Historic house in Michigan, United States

The Eggleston School is former school and current private residential structure located at the 10539 Nolan Road in rural Nester Township in southeastern Roscommon County, Michigan. It was designated as a Michigan Historic Site on February 29, 1996, and soon after added to the National Register of Historic Places on April 4, 1996. The school is particularly notable for the finely crafted fieldstone exterior, constructed of blocks with various shapes, sizes, and hues. It is the only property in Roscommon County listed on the National Register and one of only four county properties designated as a Michigan Historic Site — along with Gerrish Township Information Site, Pioneer House, and Turney House.

==History==
The Eggleston School is located at the corner of Nolan Road and Muma Road in section 19 of the very sparsely populated Nester Township. This location was once the village of Nolan, founded in 1890 near the end of the lumber boom in northern Michigan. Nolan had a peak population of around 80 in 1905, In 1910, the Nester Township Unit School District No. 3 apparently came into possession of the one-acre property where this school now stands. The masonry structure now standing here was built in 1934 to serve as a schoolhouse for the few residents of the township. The school and its property were financed by the township's largest landowner, Mary Eggleston.

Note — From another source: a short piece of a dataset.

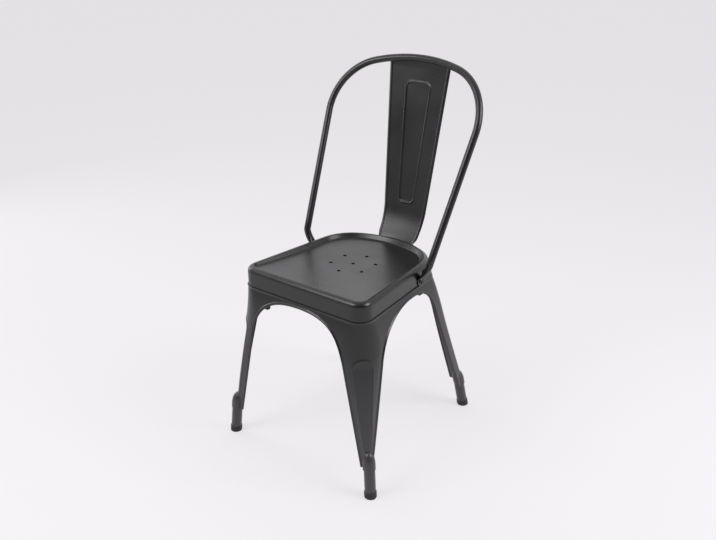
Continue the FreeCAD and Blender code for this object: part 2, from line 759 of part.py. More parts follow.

The Nestor Township District merged with the Houghton Lake Public Schools in 1959–60, and the school decommissioned. It served as a town hall until 1974, and then was used as a hunting lodge. In 1992, it was converted into a private residence. The few students in the area now attend Houghton Lake Community Schools about 20 miles (32 km) northwest in Houghton Lake.

==Description==
The Eggleston School is a broad-fronted, hip-roof school building on a concrete-fieldstone foundation which originally contained two classrooms upstairs and an auditorium/gymnasium/cafeteria room downstairs, before it was converted to a single-family residence. The school is particularly notable for the finely crafted fieldstone exterior, containing blocks of various shapes, sizes, and hues. All of the walls, and in particular the facade of the entrance vestibule, have a mosaic-like quality due to the purposefully fitted stones. The school contains 33 double-hung, six-over-six windows, and the roof contains three eyebrow dormers and a pyramid-roof cupola. A projecting one-story gabled vestibule in the center of the facade contains a double-door entrance.

Inside, staircases lead up to the main level and down to the basement. When built, the school included two classrooms, two restrooms, a coatroom, and a library upstairs. The lower level contained a large open space was used as a gymnasium, auditorium, and cafeteria, as well as a kitchen, a mechanical room; and a small room used by the maintenance man as an apartment. The interior of the school has been refurbished into a private residence, but he upper floor retains the original floor plan, as well as all of the interior doors, woodwork and door hardware.

The school stands on five acres (2.3 ha) of land that also includes a small cemetery, which contains seven burials, only three of them in marked graves.